Dear friends of bunnies,

Hello, I am Ruth and I am in a world of trouble. I am at a shelter that has about 60 rabbits and I guess I am in the way.
They found a thickened uterus when I had my spay surgery so I am considered not adoptable. The vet said I had cancer in my uterus. I am worried.

My friends at The Rabbit Haven say that rabbits with encapsulated cancer in the uterus have a good chance at getting lots more time. 
I am not ready to go yet, this is not right. The cancer was removed, so I feel better now. I'd like a chance at a better life than I am getting here.

I am a slight female Dutch steel gray girl and need your help to get out of this shelter by Thursday, October 4.
Can you provide a place for me to live and love me?. I guess my former cancer MAY return, but that is for a later day. Right now I am bright,
curious and happy, aside from just being spayed, and this threat hanging over my head.

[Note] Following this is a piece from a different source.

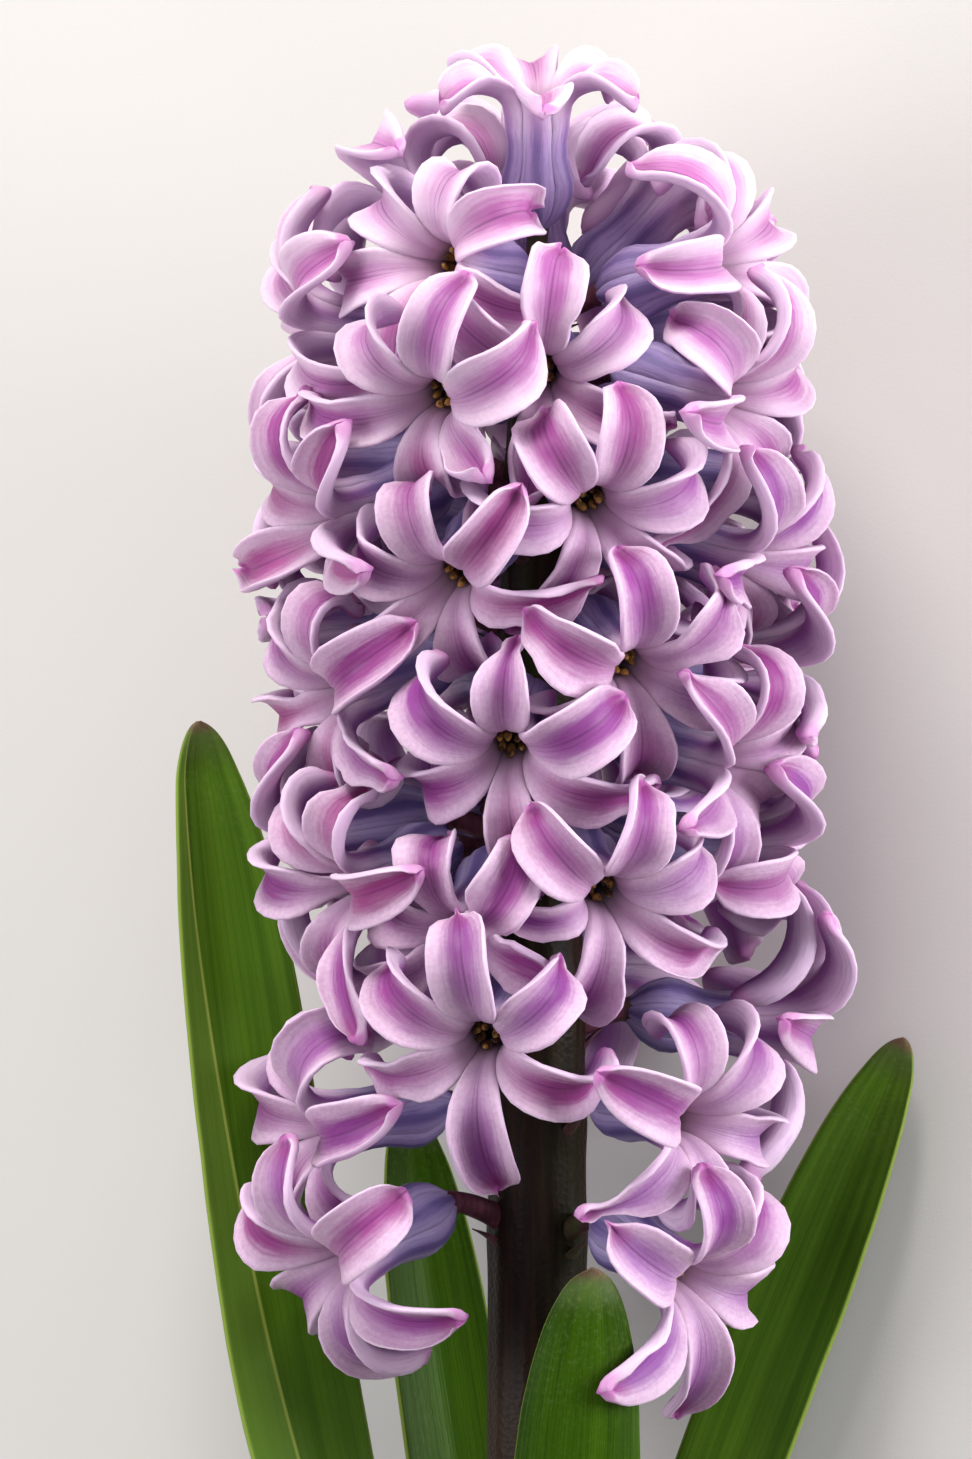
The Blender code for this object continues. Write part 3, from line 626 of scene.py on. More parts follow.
def petal_material():
    """Gives the eye the silky, striped lilac of the spike, and lets a little light through the tissue."""
    made, tree, shader = new_material("hyacinth_petal_tissue")
    add = partial(node, tree)
    along, side, face, chance, youth = (
        add("ShaderNodeAttribute", out="Fac", attribute_name=name) for name in PETAL_KEEP)
    reach = add("ABSOLUTE", side)
    # Veins about 0.5 mm apart that run along the petal. The cells of the skin, 0.05 mm wide, would not show,
    # so the speckle is drawn ten times as coarse. The cloud is the uneven colour of the tissue, in patches of
    # about 6 mm.
    grain = add(XYZ, add("MULTIPLY", side, 7.0), add("MULTIPLY", along, 3.0), add("MULTIPLY", chance, 9.0))
    veins = add(NOISE, at={"Vector": grain, "Scale": 1.3, "Detail": 4.0, "Roughness": 0.6})
    place = add("ShaderNodeTexCoord", out="Object")
    speckle = add(NOISE, at={"Vector": place, "Scale": 1.8 * PER_MM, "Detail": 2.0})
    cloud = add(NOISE, at={"Vector": place, "Scale": 0.16 * PER_MM, "Detail": 2.0})
    uneven = add("SUBTRACT", add("ADD", add("MULTIPLY", veins, 0.6), add("MULTIPLY", cloud, 0.4)), 0.5)
    # The distance from the middle of the petal, made to wander, so that no stripe has a straight edge
    wander = add("MULTIPLY_ADD", uneven, 0.9, reach)

    # Inner face: grey-mauve throat with a painted glow, lighter from deep in the tube towards the mouth, then
    # pale lilac with the magenta stripe, deeper on some petals
    pale = painted(tree, "#D7B9D0", ((speckle, 0.3, 0.7), 1.0, "#CDABC6"), (youth, 0.75, "#F0DAEA"))
    magenta = painted(tree, "#962C72", (chance, 1.0, "#823A90"), (youth, 0.7, "#C97FBC"))
    mood = add("FRACT", add("MULTIPLY", chance, 7.0))
    fading = add(RANGE, along, 0.25, 0.7, 0.7, 1.0, **SOFT)
    stripe = add(RANGE, along, -0.1, 0.42, 0.0, fading, **SOFT)
    stripe = add(RANGE, wander, 0.9, 0.1, 0.0, stripe, **SOFT)
    stripe = add("MINIMUM", add("MULTIPLY", stripe, add("MULTIPLY_ADD", mood, 0.4, 0.8)), 0.97)
    # Broken lines 0.75 mm apart beside the middle, and the crease down the middle itself
    lines = add(RANGE, veins, 0.35, 0.6, 0.0, 0.4, **SOFT)
    lines = add(RANGE, reach, 0.36, 0.2, 0.0, lines, **SOFT)
    lines = add(RANGE, add("PINGPONG", side, 0.075), 0.03, 0.0, 0.0, lines, **SOFT)
    crease = add(RANGE, along, 0.15, 0.4, 0.0, 0.45, **SOFT)
    crease = add(RANGE, reach, 0.05, 0.01, 0.0, crease, **SOFT)
    hood = add(RANGE, wander, 1.0, 0.4, 0.0, add("MULTIPLY_ADD", youth, -0.4, 0.7), **SOFT)
    inner = painted(
        tree, "#8B7090",
        # Painted glow: the throat turns lighter towards the mouth, standing in for light that shines through
        # the tube wall
        ((along, -0.6, 0.1), 1.0, "#C09FB9"),
        ((along, 0.0, 0.3), 1.0, pale),
        (stripe, 1.0, magenta),
        (add("MAXIMUM", lines, crease), 1.0, "#5E1C5C"),
        ((reach, 0.93, 1.0), 0.35, "#EBD6E6"),
        ((along, 0.74, 0.9), hood, "#8E3078"),
        ((along, 0.93, 0.97), 0.8, "#C070B2"),
    )

    # Outer face: slate-blue stripes on the tube, one broad and fine ones 1.7 mm apart, and a violet keel on
    # the free petal
    slate = painted(tree, "#AC9EC8", ((wander, 0.75, 0.1), 1.0, "#7A6CA4"), (youth, 0.6, "#B598C8"))
    keel = painted(tree, "#D8BCD6", ((wander, 0.75, 0.0), 1.0, "#985A9E"))
    fine = add(RANGE, along, 0.3, -0.2, 0.0, 0.28, **SOFT)
    fine = add(RANGE, add("PINGPONG", add("ADD", wander, 0.1), 0.17), 0.09, 0.0, 0.0, fine, **SOFT)
    broad = add(RANGE, along, 0.2, -0.2, 0.0, 0.55, **SOFT)
    broad = add(RANGE, wander, 0.34, 0.06, 0.0, broad, **SOFT)
    streak = add("MAXIMUM", add("MAXIMUM", fine, broad), add(RANGE, veins, 0.5, 0.68, 0.0, 0.22, **SOFT))
    outer = painted(
        tree, slate,
        ((along, -0.45, 0.15), 1.0, keel),
        (streak, 1.0, "#4B3C78"),
        ((reach, 0.93, 1.0), add(RANGE, along, -0.1, 0.3, 0.0, 0.4, **SOFT), "#DFC6DD"),
        ((along, 0.85, 0.97), 0.6, "#C26FB0"),
        (youth, add(RANGE, along, -0.3, 0.2, 0.0, 0.4, **SOFT), "#E6CBE2"),
    )

    height = add("ADD", add("MULTIPLY", veins, 0.7), add("MULTIPLY", speckle, 0.3))
    feed(tree, shader.inputs, {
        "Base Color": painted(
            tree, outer, ((face, -0.3, 0.3), 1.0, inner), (add("ABSOLUTE", uneven), 0.6, "#A87AA4")),
        "Roughness": add(RANGE, speckle, 0.0, 1.0, 0.42, 0.6),
        "IOR": 1.42,
        "Specular IOR Level": 0.45,
        "Subsurface Weight": 0.22,
        "Subsurface Radius": (1.0, 0.5, 0.9),
        "Subsurface Scale": 1.5 * METRES_PER_MM,
        "Normal": add(BUMP, at={"Strength": 0.3, "Distance": 0.3 * METRES_PER_MM, "Height": height}),
    })
    return made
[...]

If you can help, please contact my friend Auntie Heather at The Rabbit Haven (831-239-7119) now so she can get me out ok?
There is no fee for my adoption, and I am already spayed and ready to go now.
Thank you.
Love Ruth

Ruth is currently in a high kill shelter. We at The Rabbit Haven are full, and are trying to get her out.


----------



## naturestee (Oct 3, 2007)

What an adorable girl!

ray: For a foster or permanent home!


----------



## maherwoman (Oct 4, 2007)

Oh she's BEAUTIFUL!!

I wish we had room...but we just don't, no matter how ya look at it...we're praying for a quick move to a house at this point. Don't worry...the bunnies aren't getting crowded...just us humans! :shock:


----------



## undergunfire (Oct 4, 2007)

I really hope someone can save her .


----------



## Greta (Oct 4, 2007)

osprey, you have a PM


----------



## osprey (Oct 4, 2007)

I just got off of the phone with Auntie Heather. Someone saw my Craig's List appeal for Ruth, and wants to adopt her! She is supposed to get out today at 4:30. Keep your paws crossed....


----------



## maherwoman (Oct 4, 2007)

YAYYY!!! GO RUTHIE!! Way to enchant so many people, little sweetie!! 

:biggrin2:


----------



## osprey (Oct 4, 2007)

It's official...SHE"S OUT!!!!

inkelepht::woohoo:bunny18arty0002:


----------



## maherwoman (Oct 4, 2007)

YAYYYY!! WONDERFUL NEWS!!!

:highfive::yes:inkbouce:inkelepht::bunnydance:


----------



## osprey (Oct 4, 2007)

Could a kind moderator please mark this as RESOLVED?


----------



## maherwoman (Oct 5, 2007)

You betcha!! It's now labeled RESOLVED! 

I'm so happy for Ruthie...keep us posted as far as how she does, ok?


----------